- [Information shown]
- - - - - - -

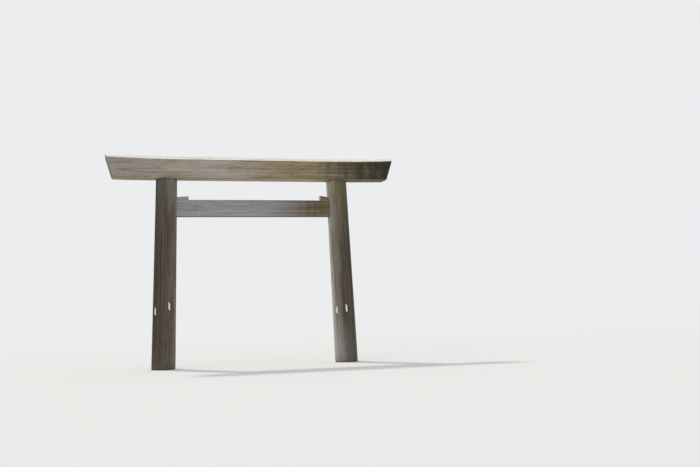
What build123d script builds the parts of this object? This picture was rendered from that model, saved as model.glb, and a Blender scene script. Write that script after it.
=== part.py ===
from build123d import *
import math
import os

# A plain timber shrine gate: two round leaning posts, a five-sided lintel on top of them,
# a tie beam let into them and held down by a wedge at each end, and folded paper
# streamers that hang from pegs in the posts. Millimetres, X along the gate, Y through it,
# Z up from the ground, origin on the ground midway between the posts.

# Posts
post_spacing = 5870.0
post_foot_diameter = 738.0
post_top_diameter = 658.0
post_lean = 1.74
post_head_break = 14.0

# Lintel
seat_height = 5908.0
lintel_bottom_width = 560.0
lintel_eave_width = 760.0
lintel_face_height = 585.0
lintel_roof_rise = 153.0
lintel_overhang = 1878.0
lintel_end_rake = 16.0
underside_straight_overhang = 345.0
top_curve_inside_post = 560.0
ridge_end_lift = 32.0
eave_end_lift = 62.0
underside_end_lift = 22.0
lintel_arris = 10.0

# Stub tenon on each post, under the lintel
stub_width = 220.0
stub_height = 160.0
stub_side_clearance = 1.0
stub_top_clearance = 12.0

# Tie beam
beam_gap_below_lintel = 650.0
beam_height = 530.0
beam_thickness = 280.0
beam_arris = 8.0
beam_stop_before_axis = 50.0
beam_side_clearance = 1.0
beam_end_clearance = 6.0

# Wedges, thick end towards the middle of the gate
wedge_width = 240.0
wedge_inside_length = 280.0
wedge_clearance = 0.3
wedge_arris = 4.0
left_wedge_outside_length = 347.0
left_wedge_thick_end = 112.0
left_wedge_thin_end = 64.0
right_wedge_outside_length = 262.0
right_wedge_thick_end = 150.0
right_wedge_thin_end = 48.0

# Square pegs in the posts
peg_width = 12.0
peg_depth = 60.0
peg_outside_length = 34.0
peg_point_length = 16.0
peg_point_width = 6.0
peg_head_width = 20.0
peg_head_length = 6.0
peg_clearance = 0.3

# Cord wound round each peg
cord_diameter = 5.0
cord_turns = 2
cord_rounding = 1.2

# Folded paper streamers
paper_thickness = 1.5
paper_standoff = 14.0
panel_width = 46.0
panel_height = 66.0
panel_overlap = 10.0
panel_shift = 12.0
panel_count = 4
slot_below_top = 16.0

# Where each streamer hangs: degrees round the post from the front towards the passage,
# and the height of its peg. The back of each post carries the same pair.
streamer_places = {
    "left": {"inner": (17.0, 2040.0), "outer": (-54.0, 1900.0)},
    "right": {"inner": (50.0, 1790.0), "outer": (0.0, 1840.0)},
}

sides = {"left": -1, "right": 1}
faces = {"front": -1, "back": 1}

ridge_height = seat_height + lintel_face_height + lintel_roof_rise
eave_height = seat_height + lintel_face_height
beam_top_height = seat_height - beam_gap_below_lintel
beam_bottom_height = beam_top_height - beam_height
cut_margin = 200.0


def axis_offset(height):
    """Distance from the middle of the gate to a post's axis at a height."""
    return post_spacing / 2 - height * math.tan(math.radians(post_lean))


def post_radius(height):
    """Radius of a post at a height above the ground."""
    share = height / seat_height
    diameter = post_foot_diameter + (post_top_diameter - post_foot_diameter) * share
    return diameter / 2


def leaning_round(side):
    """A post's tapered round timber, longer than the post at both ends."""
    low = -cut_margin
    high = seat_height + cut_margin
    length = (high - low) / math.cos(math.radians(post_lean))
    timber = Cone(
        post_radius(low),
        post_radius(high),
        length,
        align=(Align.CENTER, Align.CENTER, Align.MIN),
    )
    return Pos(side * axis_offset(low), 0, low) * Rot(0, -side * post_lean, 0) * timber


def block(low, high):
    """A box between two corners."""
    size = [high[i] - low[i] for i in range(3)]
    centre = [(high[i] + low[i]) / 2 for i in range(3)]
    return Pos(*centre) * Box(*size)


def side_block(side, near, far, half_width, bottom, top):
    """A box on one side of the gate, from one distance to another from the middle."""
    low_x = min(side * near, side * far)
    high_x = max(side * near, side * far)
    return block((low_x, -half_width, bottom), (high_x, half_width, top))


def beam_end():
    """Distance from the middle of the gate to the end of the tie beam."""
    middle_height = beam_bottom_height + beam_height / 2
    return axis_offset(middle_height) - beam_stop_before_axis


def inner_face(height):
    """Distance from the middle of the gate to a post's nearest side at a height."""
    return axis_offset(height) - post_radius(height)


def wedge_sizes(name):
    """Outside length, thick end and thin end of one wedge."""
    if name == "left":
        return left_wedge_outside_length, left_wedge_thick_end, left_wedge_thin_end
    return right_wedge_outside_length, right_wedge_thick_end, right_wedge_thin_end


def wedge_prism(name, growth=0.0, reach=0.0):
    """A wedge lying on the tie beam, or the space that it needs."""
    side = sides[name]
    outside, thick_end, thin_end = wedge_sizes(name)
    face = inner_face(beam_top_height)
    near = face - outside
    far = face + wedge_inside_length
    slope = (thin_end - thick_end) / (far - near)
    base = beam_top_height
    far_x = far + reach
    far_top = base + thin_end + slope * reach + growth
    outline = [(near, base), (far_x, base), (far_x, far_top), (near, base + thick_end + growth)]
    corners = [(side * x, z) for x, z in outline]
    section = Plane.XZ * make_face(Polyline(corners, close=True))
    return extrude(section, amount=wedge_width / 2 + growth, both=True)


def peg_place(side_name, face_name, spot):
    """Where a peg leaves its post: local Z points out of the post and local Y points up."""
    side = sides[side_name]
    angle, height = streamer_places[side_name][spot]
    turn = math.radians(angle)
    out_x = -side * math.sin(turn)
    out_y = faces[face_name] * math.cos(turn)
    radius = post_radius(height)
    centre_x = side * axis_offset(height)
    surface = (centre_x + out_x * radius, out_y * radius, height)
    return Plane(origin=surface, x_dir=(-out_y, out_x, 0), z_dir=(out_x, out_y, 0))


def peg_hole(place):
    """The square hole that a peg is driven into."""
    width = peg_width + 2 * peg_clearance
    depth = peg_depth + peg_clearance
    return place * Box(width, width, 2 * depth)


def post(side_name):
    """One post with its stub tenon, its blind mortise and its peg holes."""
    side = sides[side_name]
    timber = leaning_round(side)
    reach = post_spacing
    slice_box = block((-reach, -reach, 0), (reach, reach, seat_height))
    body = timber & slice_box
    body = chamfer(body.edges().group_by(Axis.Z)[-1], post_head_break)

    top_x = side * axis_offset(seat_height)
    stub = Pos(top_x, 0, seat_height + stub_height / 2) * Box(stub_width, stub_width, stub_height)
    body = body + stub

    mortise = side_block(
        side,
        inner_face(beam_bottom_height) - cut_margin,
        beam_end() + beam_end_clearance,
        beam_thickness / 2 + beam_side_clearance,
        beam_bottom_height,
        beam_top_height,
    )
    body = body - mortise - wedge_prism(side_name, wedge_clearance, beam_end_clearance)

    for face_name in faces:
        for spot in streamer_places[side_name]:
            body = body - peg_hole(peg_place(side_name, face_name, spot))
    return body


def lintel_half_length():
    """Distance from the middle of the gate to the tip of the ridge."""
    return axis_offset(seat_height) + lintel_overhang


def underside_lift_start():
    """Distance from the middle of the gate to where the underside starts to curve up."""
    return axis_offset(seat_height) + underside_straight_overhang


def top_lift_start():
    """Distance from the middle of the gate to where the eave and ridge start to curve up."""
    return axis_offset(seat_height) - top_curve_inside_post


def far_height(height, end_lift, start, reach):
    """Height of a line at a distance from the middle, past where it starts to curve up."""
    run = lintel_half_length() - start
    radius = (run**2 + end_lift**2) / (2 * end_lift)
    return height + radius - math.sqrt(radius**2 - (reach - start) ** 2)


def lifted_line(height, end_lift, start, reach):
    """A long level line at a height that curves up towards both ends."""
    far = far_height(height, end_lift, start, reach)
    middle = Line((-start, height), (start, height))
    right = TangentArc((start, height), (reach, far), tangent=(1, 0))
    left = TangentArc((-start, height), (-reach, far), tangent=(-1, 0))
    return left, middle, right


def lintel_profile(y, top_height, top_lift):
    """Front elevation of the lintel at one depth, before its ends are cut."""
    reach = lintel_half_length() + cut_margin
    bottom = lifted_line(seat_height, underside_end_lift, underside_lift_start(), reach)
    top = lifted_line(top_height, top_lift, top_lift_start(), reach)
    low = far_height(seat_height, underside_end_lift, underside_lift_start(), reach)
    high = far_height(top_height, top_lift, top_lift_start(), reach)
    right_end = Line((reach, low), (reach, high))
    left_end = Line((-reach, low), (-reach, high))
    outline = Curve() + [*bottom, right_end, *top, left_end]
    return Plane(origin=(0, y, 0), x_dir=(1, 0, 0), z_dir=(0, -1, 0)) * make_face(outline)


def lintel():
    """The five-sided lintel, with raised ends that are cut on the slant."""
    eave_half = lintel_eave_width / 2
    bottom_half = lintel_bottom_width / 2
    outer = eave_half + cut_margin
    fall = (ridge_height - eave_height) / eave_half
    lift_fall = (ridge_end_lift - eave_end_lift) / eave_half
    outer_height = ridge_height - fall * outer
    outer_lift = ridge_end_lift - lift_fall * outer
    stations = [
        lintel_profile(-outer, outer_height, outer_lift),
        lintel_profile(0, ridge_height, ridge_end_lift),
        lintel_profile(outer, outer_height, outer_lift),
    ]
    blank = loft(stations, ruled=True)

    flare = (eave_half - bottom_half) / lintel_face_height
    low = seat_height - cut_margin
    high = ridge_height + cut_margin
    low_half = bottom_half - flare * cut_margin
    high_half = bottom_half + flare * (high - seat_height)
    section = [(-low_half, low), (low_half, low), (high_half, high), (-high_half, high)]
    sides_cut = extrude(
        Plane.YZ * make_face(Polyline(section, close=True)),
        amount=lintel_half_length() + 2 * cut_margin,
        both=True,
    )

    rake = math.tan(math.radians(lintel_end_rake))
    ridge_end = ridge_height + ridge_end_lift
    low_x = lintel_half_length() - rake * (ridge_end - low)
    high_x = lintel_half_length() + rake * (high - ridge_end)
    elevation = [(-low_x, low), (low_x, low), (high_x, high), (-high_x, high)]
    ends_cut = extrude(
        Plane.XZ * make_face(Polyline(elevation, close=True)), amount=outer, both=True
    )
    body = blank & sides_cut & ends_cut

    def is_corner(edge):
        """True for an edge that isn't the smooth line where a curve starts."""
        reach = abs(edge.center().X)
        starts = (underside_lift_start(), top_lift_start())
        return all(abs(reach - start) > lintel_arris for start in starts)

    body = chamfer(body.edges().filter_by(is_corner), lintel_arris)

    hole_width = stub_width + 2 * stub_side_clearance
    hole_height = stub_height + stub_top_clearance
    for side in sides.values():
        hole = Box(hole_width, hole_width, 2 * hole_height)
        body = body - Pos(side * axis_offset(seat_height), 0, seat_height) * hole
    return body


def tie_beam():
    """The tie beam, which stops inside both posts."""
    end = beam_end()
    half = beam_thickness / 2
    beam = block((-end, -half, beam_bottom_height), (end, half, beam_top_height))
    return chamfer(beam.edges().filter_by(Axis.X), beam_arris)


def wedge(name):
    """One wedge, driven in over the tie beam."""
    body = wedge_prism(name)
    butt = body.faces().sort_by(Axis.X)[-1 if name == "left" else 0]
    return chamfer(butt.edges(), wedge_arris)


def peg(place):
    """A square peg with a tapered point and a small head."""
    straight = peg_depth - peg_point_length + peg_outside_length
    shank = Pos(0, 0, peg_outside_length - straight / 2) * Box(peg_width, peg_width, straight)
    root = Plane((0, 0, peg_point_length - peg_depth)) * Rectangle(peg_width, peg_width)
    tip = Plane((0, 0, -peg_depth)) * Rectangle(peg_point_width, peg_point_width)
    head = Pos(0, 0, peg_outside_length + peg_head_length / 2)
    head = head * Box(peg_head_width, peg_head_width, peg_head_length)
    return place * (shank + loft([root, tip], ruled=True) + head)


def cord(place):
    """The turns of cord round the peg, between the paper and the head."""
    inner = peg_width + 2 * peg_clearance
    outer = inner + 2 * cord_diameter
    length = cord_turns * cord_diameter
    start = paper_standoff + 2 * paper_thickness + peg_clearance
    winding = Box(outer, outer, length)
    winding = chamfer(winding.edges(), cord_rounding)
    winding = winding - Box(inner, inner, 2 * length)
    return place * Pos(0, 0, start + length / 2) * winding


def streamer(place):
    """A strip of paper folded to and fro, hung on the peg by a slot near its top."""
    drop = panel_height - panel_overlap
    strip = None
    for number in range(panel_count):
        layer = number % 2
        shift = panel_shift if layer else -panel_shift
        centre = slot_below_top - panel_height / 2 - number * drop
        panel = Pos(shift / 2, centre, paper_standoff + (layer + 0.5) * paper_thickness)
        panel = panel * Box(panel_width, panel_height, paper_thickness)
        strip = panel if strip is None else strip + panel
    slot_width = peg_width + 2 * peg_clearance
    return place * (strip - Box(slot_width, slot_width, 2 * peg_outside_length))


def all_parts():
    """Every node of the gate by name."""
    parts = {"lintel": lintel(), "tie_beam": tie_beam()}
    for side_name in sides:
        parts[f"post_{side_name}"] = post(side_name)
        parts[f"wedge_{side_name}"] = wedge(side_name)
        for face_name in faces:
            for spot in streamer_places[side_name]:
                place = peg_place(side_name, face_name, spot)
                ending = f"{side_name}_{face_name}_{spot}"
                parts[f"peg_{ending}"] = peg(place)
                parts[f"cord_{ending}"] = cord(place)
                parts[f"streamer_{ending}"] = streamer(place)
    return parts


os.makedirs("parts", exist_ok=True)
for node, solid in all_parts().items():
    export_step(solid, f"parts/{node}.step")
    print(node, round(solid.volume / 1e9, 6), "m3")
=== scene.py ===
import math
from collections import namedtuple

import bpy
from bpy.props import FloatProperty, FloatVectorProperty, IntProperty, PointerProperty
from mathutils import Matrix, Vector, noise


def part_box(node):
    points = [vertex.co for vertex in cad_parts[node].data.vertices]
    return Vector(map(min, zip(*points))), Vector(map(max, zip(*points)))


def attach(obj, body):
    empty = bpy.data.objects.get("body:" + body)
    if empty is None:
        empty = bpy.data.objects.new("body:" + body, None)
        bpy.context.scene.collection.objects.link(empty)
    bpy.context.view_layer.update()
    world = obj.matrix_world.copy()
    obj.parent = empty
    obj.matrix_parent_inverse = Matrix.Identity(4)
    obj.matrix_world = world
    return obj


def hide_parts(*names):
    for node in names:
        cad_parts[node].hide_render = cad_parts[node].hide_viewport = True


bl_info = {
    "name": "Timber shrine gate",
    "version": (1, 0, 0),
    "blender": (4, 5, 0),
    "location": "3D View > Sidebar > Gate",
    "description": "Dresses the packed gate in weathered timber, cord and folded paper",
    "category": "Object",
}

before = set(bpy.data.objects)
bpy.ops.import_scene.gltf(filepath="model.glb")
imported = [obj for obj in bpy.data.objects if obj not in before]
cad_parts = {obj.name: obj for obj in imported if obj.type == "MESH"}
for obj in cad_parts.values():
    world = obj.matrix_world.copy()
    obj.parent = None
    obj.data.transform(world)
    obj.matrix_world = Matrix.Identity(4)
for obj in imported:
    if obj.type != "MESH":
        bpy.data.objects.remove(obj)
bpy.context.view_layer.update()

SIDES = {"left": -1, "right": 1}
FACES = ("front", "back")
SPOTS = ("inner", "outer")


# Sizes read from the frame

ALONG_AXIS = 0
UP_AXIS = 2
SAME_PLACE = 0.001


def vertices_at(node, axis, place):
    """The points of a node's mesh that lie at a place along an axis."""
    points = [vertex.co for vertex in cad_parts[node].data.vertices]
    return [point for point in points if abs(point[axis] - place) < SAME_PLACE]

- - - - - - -

- [Aim of the task]
Copy every line of the material in which the word "Identity" occurs.

- [Solution to this problem]
    obj.matrix_parent_inverse = Matrix.Identity(4)
    obj.matrix_world = Matrix.Identity(4)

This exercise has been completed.